Pete to me is like a coach. He’s not really a teacher, he’s a coach. He tells you this is the game plan, this is what we’re going to do, and then it’s up to me to go out and do it.

But like Butch, he knows what to say and when to say it. He sent me an unbelievable text this morning that had nothing to do with my golf swing or technique. He said: Every man dies, but not every man lives, and you live for this moment.

So that — I thought about that a lot today. He’s been great for me. But I think we’re only on the tip of the iceberg. We were working on short game shots, he’s like, no, I don’t think you can execute that under pressure. Let’s go back and do it this way, let’s simplify things. That’s huge having him here. I didn’t hit it well on Thursday. I went straight to the range, and we worked for a long time to figure it out. And that’s nice to have him here under huge moments and guided me along the way. It’s a work in progress. We’ve only been full swing since December. I’m hitting as good as I ever have.

On taking trips here with friends paying off…

It definitely helped me be more comfortable. I tried to put myself back into that situation a little bit to get out of the moment, I guess, the big picture, what was going on this week. But I love Pebble Beach. I haven’t played the AT&T a lot. I struggled on some of the other golf courses, but I found a way to play well here at Pebble.

I’ve enjoyed — it sets up well for my eye. When I hit driver, I think it’s a huge advantage. And it allows me to really be aggressive with my iron play. And I’ve enjoyed — I started to love poa annua greens, I struggled on the greens, and I put in a lot of work to start to really like poa annua greens, and that’s what paid off this week.

On focusing on golf later after going to college to do basketball, and becoming a complete player…

I mean, the moment really got forced on me. I went to school, to Washburn to play basketball, and I always believed if basketball didn’t work out I could fall back on golf.

And our first game we played Kansas at the University of Kansas. They were ranked No. 1 in Division I, and we were ranked No. 2 in Division II. And that decision got forced on me really quickly. I was guarding Curt Hinrich, and, like, okay, I need to find something else, because this ain’t gonna work. And that was my first game in college. I was a two-time State champion, All-State, blah, blah, blah, but that was a different level.
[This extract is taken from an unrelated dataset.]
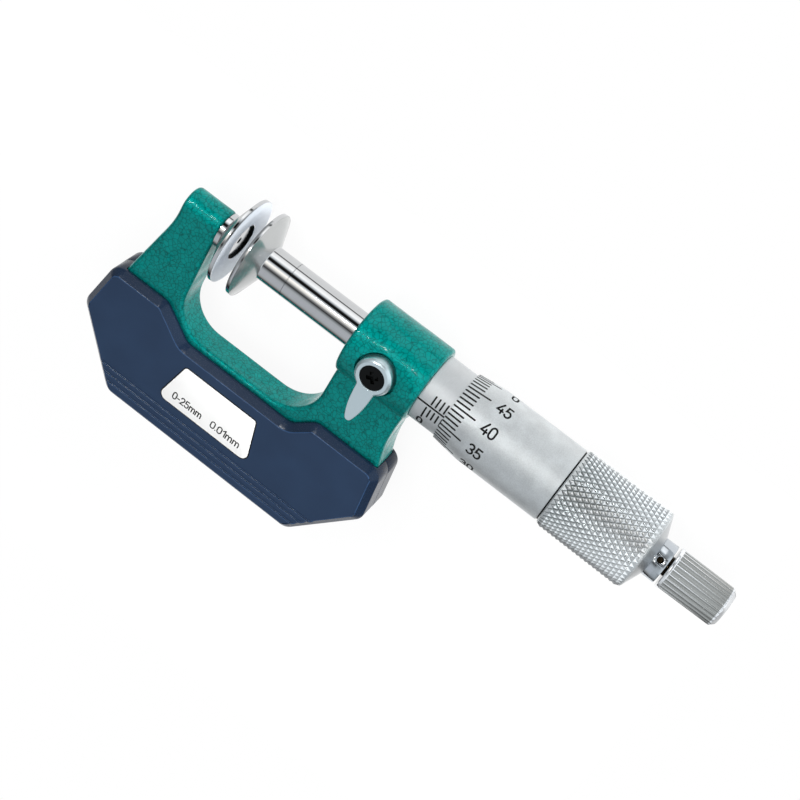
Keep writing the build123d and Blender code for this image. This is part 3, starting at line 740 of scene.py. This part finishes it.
def studio_floor():
    """Pale floor: white to the camera and in reflections but for a share that keeps its shadows."""
    bm = bmesh.new()
    xs, ys = zip(TABLE_LOW, TABLE_HIGH)
    bm.faces.new([bm.verts.new((xs[i], ys[j], TABLE_Z)) for i, j in ((0, 0), (1, 0), (1, 1), (0, 1))])
    mesh = bpy.data.meshes.new("studio_floor")
    bm.to_mesh(mesh)
    bm.free()
    floor = bpy.data.objects.new("studio_floor", mesh)
    bpy.context.scene.collection.objects.link(floor)
    material, tree, shader = new_material("studio_floor")
    shader.inputs["Base Color"].default_value = (1, 1, 1, 1)
    shader.inputs["Roughness"].default_value = 0.9
    path = add(tree, "LightPath").outputs
    seen = calc(tree, "MAXIMUM", path["Is Camera Ray"], path["Is Glossy Ray"])
    seen = calc(tree, "MAXIMUM", seen, path["Is Transmission Ray"])
    share = calc(tree, "MULTIPLY", seen, FLOOR_GLOW)
    glow = add(tree, "Emission", {"Color": (1, 1, 1, 1), "Strength": 1.0}).outputs["Emission"]
    mix = add(tree, "MixShader", {0: share, 1: shader.outputs["BSDF"], 2: glow}).outputs["Shader"]
    tree.links.new(mix, tree.nodes["Material Output"].inputs["Surface"])
    mesh.materials.append(material)


studio_floor()

# What the metals show: soft boxes with dark gaps between them, as (angle about the spindle from the
# open side over the front, level, tint). FAR stands towards the discs' end and NEAR towards the
# knob's, and RIGHT and LEFT are what steep facets see past either end.
NEUTRAL, COOL, WARM, LILAC = (1.0, 1.0, 1.0), (0.94, 0.99, 1.03), (1.04, 1.0, 0.94), (0.96, 0.98, 1.05)
FAR_BANDS = [
    (-180, 0.02, NEUTRAL), (-150, 0.02, NEUTRAL), (-120, 1.0, NEUTRAL), (-29, 1.0, NEUTRAL),
    (-26, 0.05, NEUTRAL), (-22, 0.1, NEUTRAL), (-17, 1.2, NEUTRAL), (-8, 1.4, NEUTRAL),
    (6, 1.6, NEUTRAL), (16, 0.8, COOL), (24, 0.02, NEUTRAL), (38, 0.0, NEUTRAL),
    (46, 1.0, COOL), (54, 1.5, WARM), (57, 1.8, WARM), (60, 1.4, WARM), (66, 1.2, WARM),
    (75, 0.4, NEUTRAL), (86, 0.03, NEUTRAL), (96, 0.35, COOL), (106, 0.62, COOL),
    (126, 0.65, LILAC), (146, 0.62, COOL), (156, 0.48, NEUTRAL), (166, 0.24, NEUTRAL),
    (176, 0.02, NEUTRAL),
]
NEAR_BANDS = [
    (-180, 0.1, NEUTRAL), (-120, 0.2, COOL), (-60, 0.5, COOL), (-4, 0.57, COOL), (36, 0.14, NEUTRAL),
    (56, 0.07, NEUTRAL), (96, 0.6, COOL), (130, 0.6, COOL), (156, 0.45, COOL), (180, 0.05, NEUTRAL),
]
RIGHT_BANDS = [
    (-180, 0.3, NEUTRAL), (-140, 0.55, NEUTRAL), (-30, 0.8, NEUTRAL), (0, 1.05, COOL), (30, 1.05, COOL),
    (60, 0.9, COOL), (110, 0.9, COOL), (135, 0.2, COOL), (180, 0.2, NEUTRAL),
]
LEFT_BANDS = [
    (-180, 0.2, NEUTRAL), (-140, 0.5, NEUTRAL), (-60, 0.5, NEUTRAL), (-30, 0.4, COOL), (20, 0.32, COOL),
    (60, 0.4, COOL), (110, 0.38, COOL), (135, 0.12, COOL), (180, 0.2, NEUTRAL),
]
# The strength over which a band's colours are spread.
TOP_LEVEL = 2.4

world = bpy.data.worlds.new("studio")
bpy.context.scene.world = world
world.use_nodes = True
sky = world.node_tree
sky.nodes.clear()
along = coordinate(sky, "Generated", "X")
angle = calc(sky, "ARCTAN2", coordinate(sky, "Generated", "Z"), coordinate(sky, "Generated", "Y"))
turn = spread_over(sky, angle, 0.0, 1.0, -math.pi, math.pi)


def glow(color, strength):
    return add(sky, "Background", {"Color": color, "Strength": strength}).outputs["Background"]


def boxes(bands):
    """Light of the bands, by the ray's angle about the spindle."""
    return glow(ramp(sky, turn, [
        ((degrees + 180) / 360, tuple(level * c / TOP_LEVEL for c in tint)) for degrees, level, tint in bands
    ]), TOP_LEVEL)


def blend(factor, first, second):
    return add(sky, "MixShader", {0: factor, 1: first, 2: second}).outputs["Shader"]


near = spread_over(sky, along, 0.0, 1.0, -0.03, 0.05)
right = spread_over(sky, along, 0.0, 1.0, 0.28, 0.42)
left = spread_over(sky, along, 0.0, 1.0, -0.32, -0.46)
fill = glow((0.97, 0.98, 1.0, 1), 0.4)
white = glow((1, 1, 1, 1), 1.0)
path = add(sky, "LightPath").outputs
room = blend(near, boxes(FAR_BANDS), boxes(NEAR_BANDS))
room = blend(right, blend(left, room, boxes(LEFT_BANDS)), boxes(RIGHT_BANDS))
shine = blend(path["Is Glossy Ray"], fill, room)
add(sky, "OutputWorld", {"Surface": blend(path["Is Camera Ray"], shine, white)})


def softbox(name, position, size, power, glossy):
    """Area lamp aimed at the tool's middle. Places and sizes in metres, power in watts."""
    data = bpy.data.lights.new(name, "AREA")
    data.shape = "RECTANGLE"
    data.size, data.size_y = size
    data.energy = power
    lamp = bpy.data.objects.new(name, data)
    lamp.location = position
    lamp.rotation_mode = "QUATERNION"
    lamp.rotation_quaternion = (-Vector(position)).to_track_quat("-Z", "Y")
    lamp.visible_glossy = glossy
    bpy.context.scene.collection.objects.link(lamp)


softbox("key", (0.05, 0.1, 0.7), (0.6, 0.6), 3.2, False)
softbox("side", (0.42, 0.45, 0.12), (0.4, 0.2), 5.0, False)
softbox("glint_arm", (-0.195, 0.3, 0.405), (0.04, 0.05), 0.36, True)
softbox("glint_boss", (-0.1, 0.303, 0.405), (0.025, 0.03), 0.15, True)

bpy.context.scene.view_settings.view_transform = "Standard"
And so when I transitioned to golf the next year, that was the first time in my life I’d ever focused solely on golf. It took me a little bit, but I got out here a year after school on the PGA TOUR in 2009. It’s 11 years later now being out here. I don’t think my game is where it needs to be, but it’s getting there.

I’m becoming a more complete player, I have more shots. I can rely more on my putting, rely on my short game. Things I couldn’t do even last year.

We put a lot of work in this year in becoming a more complete player. I can play different golf courses. People probably growing up said U.S. Open wouldn’t suit me, because I’m a long hitter, I’m a bomber. Coming to Pebble Beach, on top of that, it’s a shorter golf course. And went out and proved, I think to everybody else, what I always believed, that I’m pretty good.